Он пошел искать кабинет заведующего, дважды заблудился, наконец нашел дорогу с помощью саркофага, который давеча тащили арабы, а теперь одиноко высившегося среди сгущавшихся теней. Дверь кабинета заведующего также была заперта, и на стук его откликнулось лишь эхо. Он обошел весь нижний этаж и по большой лестнице поднялся на верхний.

Добравшись до зала, где хранились мумии фараонов, он, усталый, присел отдохнуть. Напротив него, посреди зала, в большом стеклянном ящике покоился Рамзес II. По соседству с ним, в ящике поменьше, сын его – Менепта, и повыше внук – Сетис II. И дальше – другие фараоны. Смит смотрел на Рамзеса II, на его седые кудри, пожелтевшие от бальзамирования, на поднятую левую руку и вспоминал рассказ заведующего о том, как, развернув мумию этого великого монарха, все ушли завтракать, оставив при ней только одного человека на страже; и во время завтрака человек этот вбежал в испуге с поднявшимися дыбом волосами, крича, что мертвый фараон поднял руку и указал на него.

Все бросили есть и побежали туда – действительно, рука была поднята, и им не удалось положить ее на место. Объяснили это тем, что от солнечных лучей иссохшие мышцы сократились – объяснение правильное и вполне естественное.

Смиту было неприятно, что этот рассказ вспомнился ему так некстати – тем более, что и ему казалось, будто рука шевелится в то время, когда он смотрит на нее – чуть-чуть, но все-таки шевелится.
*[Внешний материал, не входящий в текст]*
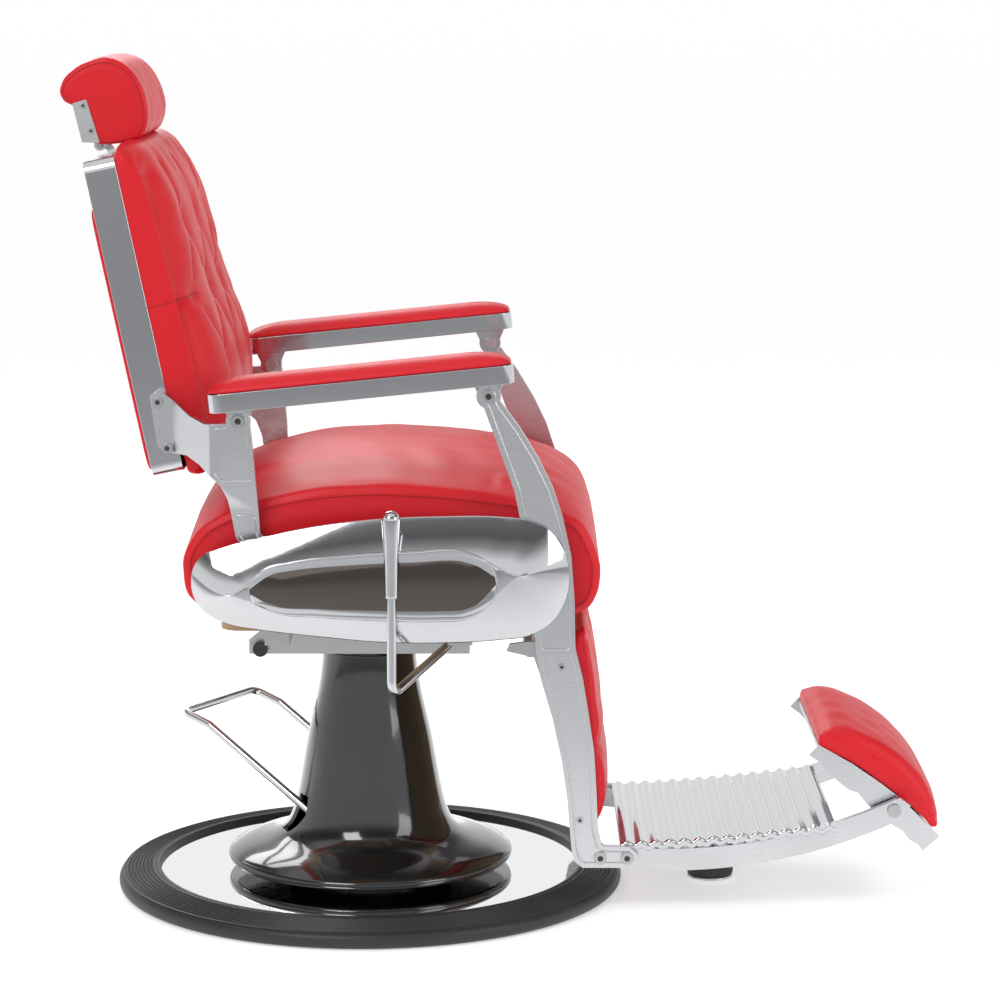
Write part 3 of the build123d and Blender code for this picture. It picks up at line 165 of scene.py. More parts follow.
class Shader(Nodes):
    """A material under construction: its node tree, its Principled shader and its Object coordinates."""

    def __init__(self, name: str) -> None:
        """Make an empty node material with one Principled shader."""
        self.material = bpy.data.materials.new(name)
        self.material.use_nodes = True
        super().__init__(self.material.node_tree)
        self.principled = self.tree.nodes["Principled BSDF"]
        self.place = self.node("ShaderNodeTexCoord", out="Object")

    def noise(self, scale: float, detail: float = 3.0, roughness: float = 0.5,
              where: "Wire | None" = None) -> Wire:
        """Noise value on Object coordinates."""
        return self.node("ShaderNodeTexNoise", 0, Vector=where or self.place, Scale=scale, Detail=detail,
                         Roughness=roughness)

    def stretched(self, x: float, y: float, z: float) -> Wire:
        """Object coordinates scaled along each axis."""
        return self.node("ShaderNodeMapping", 0, Vector=self.place, Scale=(x, y, z))

    def cells(self, scale: float) -> Wire:
        """Voronoi distance on Object coordinates."""
        return self.node("ShaderNodeTexVoronoi", 0, {"feature": "F1"}, Vector=self.place, Scale=scale)

    def mix(self, factor: "Wire | float", low: "Wire | tuple", high: "Wire | tuple") -> Wire:
        """Blend two colours."""
        return self.node("ShaderNodeMix", 2, {"data_type": "RGBA"}, _0=factor, _6=low, _7=high)

    def bump(self, height: Wire, strength: float, distance: float) -> Wire:
        """Bump normal from a height."""
        return self.node("ShaderNodeBump", 0, Height=height, Strength=strength, Distance=distance)

    def set(self, **inputs: "Wire | float | tuple") -> "Shader":
        """Set or link sockets of the Principled shader.

        Args:
            inputs: values or wires by socket name, spaces written as underscores.
        Returns:
            This shader.
        """
        for key, value in inputs.items():
            self.feed(self.principled.inputs[key.replace("_", " ")], value)
        return self


# --------------------------------------------------------------------------- finishes

@dataclass(frozen=True)
class Leather:
    """Smooth upholstery leather with a fine pebble grain and soft wrinkles."""

    name: str = "red_leather"
    colour: tuple = (0.72, 0.008, 0.018, 1)
    deep: tuple = (0.58, 0.005, 0.012, 1)
    grain: float = 420.0

    def build(self) -> bpy.types.Material:
        """Return the material."""
        s = Shader(self.name)
        tone = s.noise(3.0, 4.0)
        fleck = s.noise(60.0, 2.0)
        base = s.mix(tone * 0.5 + fleck * 0.18, self.colour, self.deep)
        pebble = s.cells(self.grain)
        crease = s.noise(38.0, 5.0, 0.62, s.stretched(1.0, 0.45, 1.2))
        normal = s.bump(pebble * 0.28 + crease * 0.8, 0.16, 0.0011)
        rough = s.noise(14.0, 3.0) * 0.10 + pebble * 0.06 + 0.36
        s.set(Base_Color=base, Roughness=rough, Normal=normal, Coat_Weight=0.0, Specular_IOR_Level=0.34)
        return s.material


@dataclass(frozen=True)
class Polished:
    """Bright plated metal with faint wipe marks."""

    name: str = "chrome"
    colour: tuple = (0.61, 0.62, 0.64, 1)
    roughness: float = 0.045
    wear: float = 0.05

    def build(self) -> bpy.types.Material:
        """Return the material."""
        s = Shader(self.name)
        wipe = s.noise(9.0, 4.0, 0.6, s.stretched(1.0, 1.0, 0.3))
        specks = s.noise(160.0, 2.0)
        tone = s.mix(wipe * 0.4, self.colour, tuple(0.93 * c for c in self.colour[:3]) + (1,))
        s.set(Base_Color=tone, Metallic=1.0, Roughness=wipe * self.wear + specks * 0.02 + self.roughness,
              Normal=s.bump(s.noise(22.0, 2.0), 0.02, 0.0015))
        return s.material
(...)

Он повернулся к Менепте; впалые глаза мумии смотрели на него пристально из-под покровов, небрежно наброшенных на пергаментное, пепельного цвета лицо. Это самое лицо грозно хмурилось, взирая на Моисея. Это самое сердце было ожесточено Богом. Еще бы ему не быть жестоким, – даже врачи решили, что Менепта умер от склероза артерий и сердечные сосуды его как известь.

Смит влез на стул, чтобы посмотреть на Сетиса II. Это лицо было не таким суровым, а очень спокойным, но на нем как будто застыло выражение укоризны. Слезая на пол, Смит опрокинул тяжелый стул. Тот упал со страшным шумом – даже странно, что от падения простого стула получилось столько шума. Насмотревшись на мертвых фараонов – теперь они показались ему какими-то иными, более реальными и жизненными, – Смит снова пошел искать живого человека.
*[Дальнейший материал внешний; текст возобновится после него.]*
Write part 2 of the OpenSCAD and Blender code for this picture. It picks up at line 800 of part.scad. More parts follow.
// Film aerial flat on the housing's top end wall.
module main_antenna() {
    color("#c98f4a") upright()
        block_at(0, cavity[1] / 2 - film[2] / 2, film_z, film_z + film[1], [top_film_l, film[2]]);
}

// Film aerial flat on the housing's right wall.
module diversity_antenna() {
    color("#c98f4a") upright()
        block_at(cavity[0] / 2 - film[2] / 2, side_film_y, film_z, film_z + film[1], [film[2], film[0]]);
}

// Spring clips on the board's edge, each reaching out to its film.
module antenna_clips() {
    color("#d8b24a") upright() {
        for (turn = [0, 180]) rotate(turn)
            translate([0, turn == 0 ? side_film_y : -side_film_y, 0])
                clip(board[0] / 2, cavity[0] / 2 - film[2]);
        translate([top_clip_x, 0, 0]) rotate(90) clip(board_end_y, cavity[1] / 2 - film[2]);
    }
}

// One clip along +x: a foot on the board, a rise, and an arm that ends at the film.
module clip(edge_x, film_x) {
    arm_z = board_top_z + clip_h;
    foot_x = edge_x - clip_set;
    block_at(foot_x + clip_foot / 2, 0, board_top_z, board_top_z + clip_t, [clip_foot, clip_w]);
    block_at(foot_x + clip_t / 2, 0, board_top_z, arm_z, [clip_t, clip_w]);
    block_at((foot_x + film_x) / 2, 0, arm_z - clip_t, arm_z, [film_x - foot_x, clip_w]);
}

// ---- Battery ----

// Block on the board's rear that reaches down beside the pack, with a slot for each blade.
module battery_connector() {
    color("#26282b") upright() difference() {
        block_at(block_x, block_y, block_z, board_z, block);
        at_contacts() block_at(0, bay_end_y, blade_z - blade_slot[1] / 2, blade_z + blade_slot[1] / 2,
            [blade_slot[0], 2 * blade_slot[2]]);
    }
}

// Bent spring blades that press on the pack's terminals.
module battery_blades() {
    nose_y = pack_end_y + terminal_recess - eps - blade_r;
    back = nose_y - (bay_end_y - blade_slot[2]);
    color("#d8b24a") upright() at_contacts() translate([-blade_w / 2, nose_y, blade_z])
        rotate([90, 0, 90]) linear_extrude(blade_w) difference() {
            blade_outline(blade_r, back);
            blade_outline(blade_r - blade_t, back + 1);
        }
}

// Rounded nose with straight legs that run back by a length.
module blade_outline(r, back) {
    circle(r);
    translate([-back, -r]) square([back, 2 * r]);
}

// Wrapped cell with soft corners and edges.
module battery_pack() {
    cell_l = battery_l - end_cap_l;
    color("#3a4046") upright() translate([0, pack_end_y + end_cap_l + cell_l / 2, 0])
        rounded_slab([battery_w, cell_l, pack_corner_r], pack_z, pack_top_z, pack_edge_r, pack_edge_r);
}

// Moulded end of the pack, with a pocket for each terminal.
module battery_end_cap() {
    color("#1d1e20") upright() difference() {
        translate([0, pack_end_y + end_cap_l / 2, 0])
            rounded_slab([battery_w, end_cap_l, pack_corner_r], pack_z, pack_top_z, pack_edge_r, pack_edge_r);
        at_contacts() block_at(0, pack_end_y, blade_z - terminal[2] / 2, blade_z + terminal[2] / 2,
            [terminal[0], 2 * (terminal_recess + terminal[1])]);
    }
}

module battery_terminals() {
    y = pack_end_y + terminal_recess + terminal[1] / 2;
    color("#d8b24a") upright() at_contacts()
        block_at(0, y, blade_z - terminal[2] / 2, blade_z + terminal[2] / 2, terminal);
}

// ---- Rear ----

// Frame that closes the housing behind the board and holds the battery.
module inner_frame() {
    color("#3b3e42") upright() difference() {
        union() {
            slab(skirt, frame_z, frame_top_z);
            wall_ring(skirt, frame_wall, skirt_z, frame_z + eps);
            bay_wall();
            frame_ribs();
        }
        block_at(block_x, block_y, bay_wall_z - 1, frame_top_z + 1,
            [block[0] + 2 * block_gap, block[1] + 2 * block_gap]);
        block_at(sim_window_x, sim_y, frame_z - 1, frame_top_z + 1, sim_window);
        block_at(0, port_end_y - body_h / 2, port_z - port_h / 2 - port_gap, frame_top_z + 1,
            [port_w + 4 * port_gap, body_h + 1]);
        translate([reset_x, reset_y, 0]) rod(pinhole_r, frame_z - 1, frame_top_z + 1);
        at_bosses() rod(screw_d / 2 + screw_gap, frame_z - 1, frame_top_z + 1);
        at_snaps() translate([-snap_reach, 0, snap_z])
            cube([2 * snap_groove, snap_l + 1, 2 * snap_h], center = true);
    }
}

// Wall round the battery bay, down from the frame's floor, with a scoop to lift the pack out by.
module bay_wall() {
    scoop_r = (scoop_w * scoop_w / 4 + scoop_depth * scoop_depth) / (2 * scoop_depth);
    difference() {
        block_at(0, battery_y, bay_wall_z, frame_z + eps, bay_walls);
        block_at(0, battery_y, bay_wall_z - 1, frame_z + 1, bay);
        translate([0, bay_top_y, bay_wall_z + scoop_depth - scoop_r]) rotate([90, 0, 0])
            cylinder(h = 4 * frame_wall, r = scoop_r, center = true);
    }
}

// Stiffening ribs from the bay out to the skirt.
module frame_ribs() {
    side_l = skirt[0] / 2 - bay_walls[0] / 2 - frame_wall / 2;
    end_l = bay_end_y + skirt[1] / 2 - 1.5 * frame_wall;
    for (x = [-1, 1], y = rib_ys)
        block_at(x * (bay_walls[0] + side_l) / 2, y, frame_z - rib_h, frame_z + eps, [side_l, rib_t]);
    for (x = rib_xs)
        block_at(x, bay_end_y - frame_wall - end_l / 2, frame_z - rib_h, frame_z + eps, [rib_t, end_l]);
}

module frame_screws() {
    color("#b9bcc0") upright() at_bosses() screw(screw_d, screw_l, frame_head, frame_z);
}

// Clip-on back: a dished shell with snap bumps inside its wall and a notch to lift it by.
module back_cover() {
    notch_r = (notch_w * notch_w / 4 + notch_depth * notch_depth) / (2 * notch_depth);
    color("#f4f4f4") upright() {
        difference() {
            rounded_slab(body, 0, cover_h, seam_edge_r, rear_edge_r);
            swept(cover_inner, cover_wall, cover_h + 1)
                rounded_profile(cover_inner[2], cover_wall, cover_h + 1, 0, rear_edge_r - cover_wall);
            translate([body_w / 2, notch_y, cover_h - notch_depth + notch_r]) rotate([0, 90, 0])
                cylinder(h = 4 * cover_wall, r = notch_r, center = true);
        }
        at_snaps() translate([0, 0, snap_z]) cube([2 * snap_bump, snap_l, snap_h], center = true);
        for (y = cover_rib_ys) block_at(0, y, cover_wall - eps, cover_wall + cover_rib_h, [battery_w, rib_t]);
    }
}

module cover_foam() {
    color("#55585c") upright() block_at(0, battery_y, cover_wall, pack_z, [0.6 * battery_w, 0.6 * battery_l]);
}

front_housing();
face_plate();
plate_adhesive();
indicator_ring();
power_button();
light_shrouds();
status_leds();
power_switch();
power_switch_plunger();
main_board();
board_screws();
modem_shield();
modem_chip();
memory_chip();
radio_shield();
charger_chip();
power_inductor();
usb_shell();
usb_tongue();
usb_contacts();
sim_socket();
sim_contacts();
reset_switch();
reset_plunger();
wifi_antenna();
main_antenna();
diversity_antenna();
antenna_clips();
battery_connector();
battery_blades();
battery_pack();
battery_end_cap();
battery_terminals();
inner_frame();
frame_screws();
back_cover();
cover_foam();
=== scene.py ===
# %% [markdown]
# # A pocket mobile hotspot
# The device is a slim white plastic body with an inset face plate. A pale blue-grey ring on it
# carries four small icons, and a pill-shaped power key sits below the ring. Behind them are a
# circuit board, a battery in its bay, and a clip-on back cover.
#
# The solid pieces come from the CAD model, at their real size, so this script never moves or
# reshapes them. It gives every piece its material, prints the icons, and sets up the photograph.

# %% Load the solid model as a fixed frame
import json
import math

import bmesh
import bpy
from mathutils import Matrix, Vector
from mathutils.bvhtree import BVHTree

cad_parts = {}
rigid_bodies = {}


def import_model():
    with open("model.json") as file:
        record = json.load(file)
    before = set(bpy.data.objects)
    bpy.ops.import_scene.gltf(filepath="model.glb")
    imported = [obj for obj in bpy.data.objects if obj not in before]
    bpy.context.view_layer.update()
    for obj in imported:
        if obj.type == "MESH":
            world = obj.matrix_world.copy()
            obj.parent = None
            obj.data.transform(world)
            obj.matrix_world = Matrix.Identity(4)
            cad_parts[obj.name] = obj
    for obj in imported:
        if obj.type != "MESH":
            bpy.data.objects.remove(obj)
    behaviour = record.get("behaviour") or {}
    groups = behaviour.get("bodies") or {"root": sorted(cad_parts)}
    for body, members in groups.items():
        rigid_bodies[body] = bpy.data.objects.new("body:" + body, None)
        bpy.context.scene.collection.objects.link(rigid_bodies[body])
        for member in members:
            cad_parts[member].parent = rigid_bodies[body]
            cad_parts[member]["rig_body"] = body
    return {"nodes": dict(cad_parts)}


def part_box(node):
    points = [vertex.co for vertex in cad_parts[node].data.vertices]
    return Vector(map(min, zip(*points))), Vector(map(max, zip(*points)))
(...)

Всюду – и справа, и слева от него – были мумии всех стилей, всех периодов, и ему, наконец, до смерти наскучило смотреть на них. Он заглянул в комнату, где хранились останки Иуйи и Туйю, отца и матери великой царицы Тайи, таких величавых и внушительных в своих царственных одеждах; бегло осмотрел ряды саркофагов царей-жрецов двадцатой династии и отвернулся от золотых масок цариц из рода Птолемеев, так неприятно блестевших в надвигающихся сумерках.
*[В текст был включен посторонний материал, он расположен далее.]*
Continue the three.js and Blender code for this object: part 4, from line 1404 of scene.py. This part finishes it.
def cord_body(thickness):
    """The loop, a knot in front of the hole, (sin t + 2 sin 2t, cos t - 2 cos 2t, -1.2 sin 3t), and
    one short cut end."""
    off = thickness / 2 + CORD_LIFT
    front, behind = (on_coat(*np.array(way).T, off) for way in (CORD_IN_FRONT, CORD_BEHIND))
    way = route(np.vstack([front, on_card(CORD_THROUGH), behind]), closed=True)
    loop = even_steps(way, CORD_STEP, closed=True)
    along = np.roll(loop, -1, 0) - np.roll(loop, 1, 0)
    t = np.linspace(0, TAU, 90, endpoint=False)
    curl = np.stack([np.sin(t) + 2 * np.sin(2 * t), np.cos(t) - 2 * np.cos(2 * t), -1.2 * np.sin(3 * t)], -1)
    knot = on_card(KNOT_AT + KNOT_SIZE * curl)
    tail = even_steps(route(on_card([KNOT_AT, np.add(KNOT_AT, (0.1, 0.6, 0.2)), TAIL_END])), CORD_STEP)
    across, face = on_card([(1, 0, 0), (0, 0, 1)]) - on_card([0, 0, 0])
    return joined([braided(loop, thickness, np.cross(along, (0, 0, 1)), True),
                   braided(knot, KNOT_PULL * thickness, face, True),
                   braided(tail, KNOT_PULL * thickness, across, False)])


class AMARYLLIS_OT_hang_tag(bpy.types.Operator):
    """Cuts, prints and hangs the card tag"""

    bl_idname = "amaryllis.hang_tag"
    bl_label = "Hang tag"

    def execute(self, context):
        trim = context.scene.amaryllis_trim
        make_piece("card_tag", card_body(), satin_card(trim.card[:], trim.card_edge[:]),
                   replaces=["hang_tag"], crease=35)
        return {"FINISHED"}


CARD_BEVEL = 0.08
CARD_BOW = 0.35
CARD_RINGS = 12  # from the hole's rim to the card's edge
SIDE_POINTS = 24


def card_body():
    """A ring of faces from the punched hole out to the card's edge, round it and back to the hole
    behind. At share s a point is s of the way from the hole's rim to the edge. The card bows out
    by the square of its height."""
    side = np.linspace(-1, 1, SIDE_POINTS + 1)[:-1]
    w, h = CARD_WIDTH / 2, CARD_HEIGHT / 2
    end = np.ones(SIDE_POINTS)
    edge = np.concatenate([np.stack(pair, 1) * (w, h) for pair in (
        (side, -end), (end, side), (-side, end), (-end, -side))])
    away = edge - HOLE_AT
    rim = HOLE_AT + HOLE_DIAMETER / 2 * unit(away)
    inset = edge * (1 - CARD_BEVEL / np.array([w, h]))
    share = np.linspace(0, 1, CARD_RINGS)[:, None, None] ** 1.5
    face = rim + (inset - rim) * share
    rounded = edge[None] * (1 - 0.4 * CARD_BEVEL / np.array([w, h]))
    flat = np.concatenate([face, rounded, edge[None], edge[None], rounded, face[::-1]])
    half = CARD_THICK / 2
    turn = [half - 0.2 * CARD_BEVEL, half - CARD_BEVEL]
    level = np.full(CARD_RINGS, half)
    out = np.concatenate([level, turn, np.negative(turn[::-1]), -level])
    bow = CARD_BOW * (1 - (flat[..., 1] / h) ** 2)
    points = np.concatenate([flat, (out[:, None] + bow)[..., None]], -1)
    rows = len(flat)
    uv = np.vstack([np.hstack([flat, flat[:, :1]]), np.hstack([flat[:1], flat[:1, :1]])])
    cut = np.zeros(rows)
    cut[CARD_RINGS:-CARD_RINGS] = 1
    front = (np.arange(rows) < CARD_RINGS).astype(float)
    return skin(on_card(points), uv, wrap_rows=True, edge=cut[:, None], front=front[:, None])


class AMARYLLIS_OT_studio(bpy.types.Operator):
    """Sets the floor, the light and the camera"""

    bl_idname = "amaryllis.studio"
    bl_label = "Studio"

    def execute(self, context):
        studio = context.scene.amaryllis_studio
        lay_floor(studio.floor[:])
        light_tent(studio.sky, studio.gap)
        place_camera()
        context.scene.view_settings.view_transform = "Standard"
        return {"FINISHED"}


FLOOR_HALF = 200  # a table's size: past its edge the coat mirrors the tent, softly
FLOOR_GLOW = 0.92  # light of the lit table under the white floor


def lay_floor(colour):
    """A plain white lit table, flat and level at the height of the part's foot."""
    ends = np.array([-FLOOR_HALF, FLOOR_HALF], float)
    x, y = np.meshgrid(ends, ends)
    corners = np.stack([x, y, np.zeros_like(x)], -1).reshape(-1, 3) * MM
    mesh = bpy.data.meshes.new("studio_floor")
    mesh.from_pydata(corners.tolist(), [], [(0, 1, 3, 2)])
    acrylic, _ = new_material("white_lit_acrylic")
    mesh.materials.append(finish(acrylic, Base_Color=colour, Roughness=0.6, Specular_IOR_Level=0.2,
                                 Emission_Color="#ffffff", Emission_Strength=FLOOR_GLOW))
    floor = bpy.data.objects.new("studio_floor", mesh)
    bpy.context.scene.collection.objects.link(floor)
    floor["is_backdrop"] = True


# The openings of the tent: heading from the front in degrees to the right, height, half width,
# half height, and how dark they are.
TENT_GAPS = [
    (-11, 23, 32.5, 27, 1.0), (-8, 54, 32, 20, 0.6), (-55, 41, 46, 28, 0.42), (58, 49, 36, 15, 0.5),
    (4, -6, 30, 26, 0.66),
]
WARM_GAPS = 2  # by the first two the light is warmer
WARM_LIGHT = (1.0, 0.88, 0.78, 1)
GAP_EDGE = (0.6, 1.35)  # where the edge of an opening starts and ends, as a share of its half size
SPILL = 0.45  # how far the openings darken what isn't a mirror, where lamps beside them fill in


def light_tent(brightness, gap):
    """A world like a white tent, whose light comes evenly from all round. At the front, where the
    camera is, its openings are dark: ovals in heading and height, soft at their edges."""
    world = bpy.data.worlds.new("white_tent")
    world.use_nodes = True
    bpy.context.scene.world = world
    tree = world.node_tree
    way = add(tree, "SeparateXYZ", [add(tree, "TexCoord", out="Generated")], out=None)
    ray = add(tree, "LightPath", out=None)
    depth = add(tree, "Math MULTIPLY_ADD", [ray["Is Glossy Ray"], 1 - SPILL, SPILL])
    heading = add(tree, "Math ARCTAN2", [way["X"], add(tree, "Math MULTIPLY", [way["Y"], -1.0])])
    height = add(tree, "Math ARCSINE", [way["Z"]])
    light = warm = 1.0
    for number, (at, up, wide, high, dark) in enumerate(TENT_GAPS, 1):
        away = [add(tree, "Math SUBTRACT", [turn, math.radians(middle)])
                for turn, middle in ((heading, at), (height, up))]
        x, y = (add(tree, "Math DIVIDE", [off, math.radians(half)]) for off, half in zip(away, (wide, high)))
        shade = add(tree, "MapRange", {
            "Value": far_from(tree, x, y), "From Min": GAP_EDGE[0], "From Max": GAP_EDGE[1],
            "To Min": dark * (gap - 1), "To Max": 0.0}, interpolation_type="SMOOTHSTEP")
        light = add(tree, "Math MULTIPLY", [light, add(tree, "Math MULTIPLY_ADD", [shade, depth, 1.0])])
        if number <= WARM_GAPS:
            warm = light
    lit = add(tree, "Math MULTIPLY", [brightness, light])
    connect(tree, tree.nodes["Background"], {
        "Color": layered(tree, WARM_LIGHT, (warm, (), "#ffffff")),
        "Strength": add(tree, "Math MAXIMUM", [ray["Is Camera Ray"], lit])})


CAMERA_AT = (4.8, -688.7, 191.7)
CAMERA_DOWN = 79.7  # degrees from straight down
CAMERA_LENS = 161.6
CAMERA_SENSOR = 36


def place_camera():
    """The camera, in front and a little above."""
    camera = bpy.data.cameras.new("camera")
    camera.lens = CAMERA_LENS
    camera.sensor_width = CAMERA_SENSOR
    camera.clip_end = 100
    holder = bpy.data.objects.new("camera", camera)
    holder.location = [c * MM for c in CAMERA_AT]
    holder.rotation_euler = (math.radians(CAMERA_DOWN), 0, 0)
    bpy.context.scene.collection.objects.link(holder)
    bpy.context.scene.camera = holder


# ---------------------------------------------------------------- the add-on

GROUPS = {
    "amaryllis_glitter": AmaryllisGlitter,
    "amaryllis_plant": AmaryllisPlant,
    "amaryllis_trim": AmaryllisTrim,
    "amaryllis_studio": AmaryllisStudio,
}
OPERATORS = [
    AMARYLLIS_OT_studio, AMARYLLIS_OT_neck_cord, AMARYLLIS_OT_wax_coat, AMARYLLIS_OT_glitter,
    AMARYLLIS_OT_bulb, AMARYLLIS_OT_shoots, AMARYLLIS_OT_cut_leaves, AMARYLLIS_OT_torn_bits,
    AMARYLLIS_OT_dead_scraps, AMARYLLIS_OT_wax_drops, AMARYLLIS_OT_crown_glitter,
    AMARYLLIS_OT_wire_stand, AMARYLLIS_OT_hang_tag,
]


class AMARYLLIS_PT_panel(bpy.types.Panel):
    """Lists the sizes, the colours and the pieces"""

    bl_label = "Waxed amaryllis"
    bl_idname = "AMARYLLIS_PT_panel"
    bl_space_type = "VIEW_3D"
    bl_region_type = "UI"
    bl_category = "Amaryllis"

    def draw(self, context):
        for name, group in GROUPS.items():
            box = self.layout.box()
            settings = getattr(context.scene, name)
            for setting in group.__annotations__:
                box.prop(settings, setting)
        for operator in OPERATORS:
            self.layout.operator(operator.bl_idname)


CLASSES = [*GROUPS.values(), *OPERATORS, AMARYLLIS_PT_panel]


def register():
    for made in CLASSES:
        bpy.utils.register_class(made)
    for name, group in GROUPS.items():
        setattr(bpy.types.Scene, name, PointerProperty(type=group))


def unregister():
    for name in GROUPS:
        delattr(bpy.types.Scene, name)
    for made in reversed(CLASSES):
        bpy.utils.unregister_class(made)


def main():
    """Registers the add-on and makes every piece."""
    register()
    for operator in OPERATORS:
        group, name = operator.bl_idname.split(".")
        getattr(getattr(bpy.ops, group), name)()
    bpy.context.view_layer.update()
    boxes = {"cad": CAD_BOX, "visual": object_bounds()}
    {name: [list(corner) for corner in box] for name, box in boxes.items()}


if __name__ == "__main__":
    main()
Нет, достаточно с него этих мумий. Лучше перейти в нижний этаж. Статуи все же лучше набальзамированных покойников, хотя, по египетскому поверию, и возле статуи всегда бродит Ка. Смит спустился по широкой лестнице. Что это? Показалось ему или действительно что-то прошмыгнуло вниз? Как будто животное, и за ним быстро скользнувшая тень неопределенной формы. Может быть, это просто кошка, живущая в музее, гонится за музейной мышью. Но что же это за тень такая, странная и неприятная?